In an interview in yesterday's Mirror, Ms Lewinsky also revealed that she had had an abortion while still seeing Mr Clinton, following another affair with a man called Thomas who worked alongside her at the Pentagon. She was not emotionally prepared for the abortion, which she said was "just horrible and very depressing".

Perhaps with Ms Linda Tripp's tell-all interviews on cable television in mind and the opportunity afforded Mr Clinton to present his side of the story, Ms Lewinsky adopted a confessional-style approach. Quietly and calmly, the point being made was that despite selling her story to pay off legal bills estimated at $2 million - it was her turn to be heard.

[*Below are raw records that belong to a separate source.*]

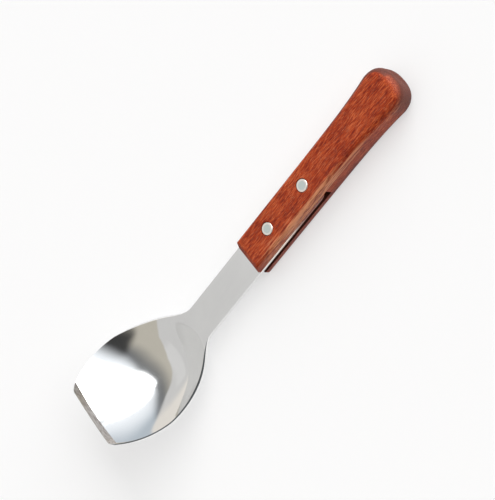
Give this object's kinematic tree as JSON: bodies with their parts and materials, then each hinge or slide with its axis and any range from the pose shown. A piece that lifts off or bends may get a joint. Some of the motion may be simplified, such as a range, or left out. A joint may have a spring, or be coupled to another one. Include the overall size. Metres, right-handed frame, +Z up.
{
  "type": "ice cream spade",
  "caption": "Flat-necked spade with a dished, square-cut stainless blade and a slotted wooden handle riveted over its tang.",
  "frame": {"origin": "centre of the bounding box at its base, on the surface that the tool lies on", "axes": "+X along the tool towards the handle's butt, +Y across it, +Z up, out of the dish side"},
  "size_m": [0.235, 0.059, 0.0361],
  "materials": {
    "blade_steel": "satin polished stainless sheet, ground front edge",
    "handle_wood": "reddish brown hardwood, clear satin varnish",
    "rivet_metal": "satin, heads ground flush with the wood"
  },
  "bodies": {
    "root": {"blade": "blade_steel", "handle": "handle_wood", "front_rivet_male": "rivet_metal", "front_rivet_female": "rivet_metal", "rear_rivet_male": "rivet_metal", "rear_rivet_female": "rivet_metal"}
  },
  "joints": []
}
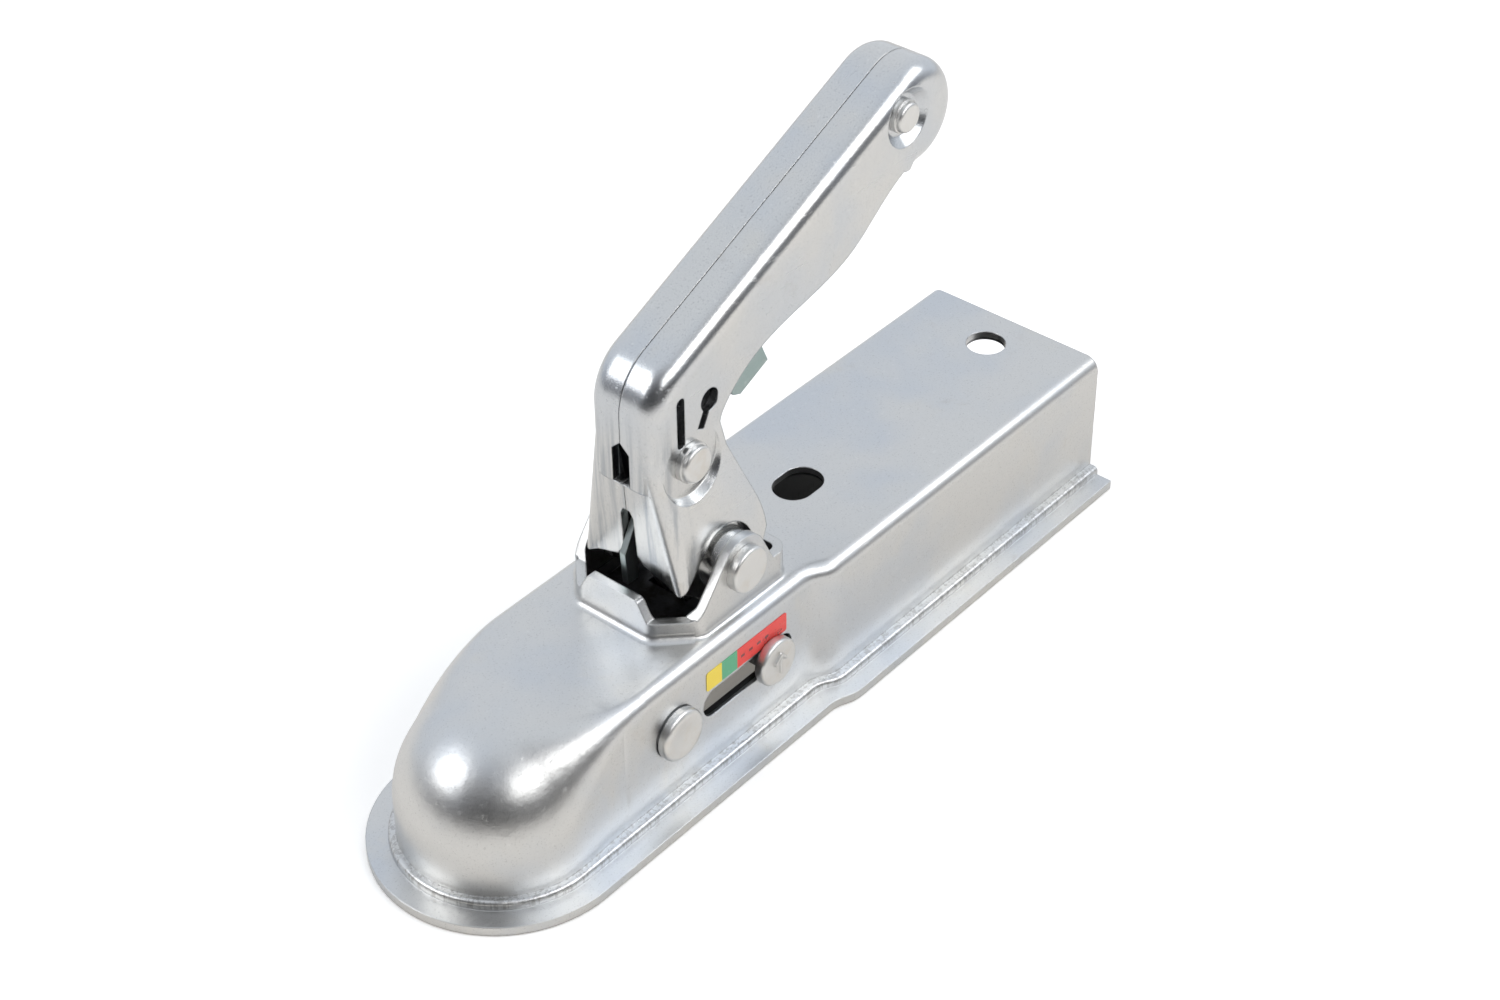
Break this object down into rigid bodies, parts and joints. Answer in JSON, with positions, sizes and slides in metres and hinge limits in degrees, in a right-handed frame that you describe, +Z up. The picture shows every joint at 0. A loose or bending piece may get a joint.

The hour-long Channel 4 interview, ahead of a two-week book tour during which Ms Lewinsky will appear but not speak at bookshops and department stores across Britain, also saw Ms Lewinsky admit she believed her relationship with Mr Clinton could survive beyond the White House. Speaking frankly about the early days of their relationship when she found herself thinking "Oh my gosh, I can't believe I'm this close to you and you're so cute . . ." Ms Lewinsky said the President smiled at her one day and spoke of the future. She had told him she thought they would make a good team once he left the White House. His reply was, she said: "Well, what are we gonna do when I'm 75 and I have to go to the bathroom 25 times a day?"

Cheeky advertisers also cashed in on the "big television event" which Channel 4 expected would attract two million viewers. The manufacturers of the stain remover, Vanish, bought expensive air-time for their product during a commercial break after Ms Lewinsky spoke about "the dress". Channel 4 even found time to screen a Volkswagen ad against a White House backdrop.

Reuters adds: The son of Ms Tripp, the woman who betrayed Ms Lewinsky over her relationship with Mr Clinton, said yesterday Ms Lewinsky's version of events was "fictional".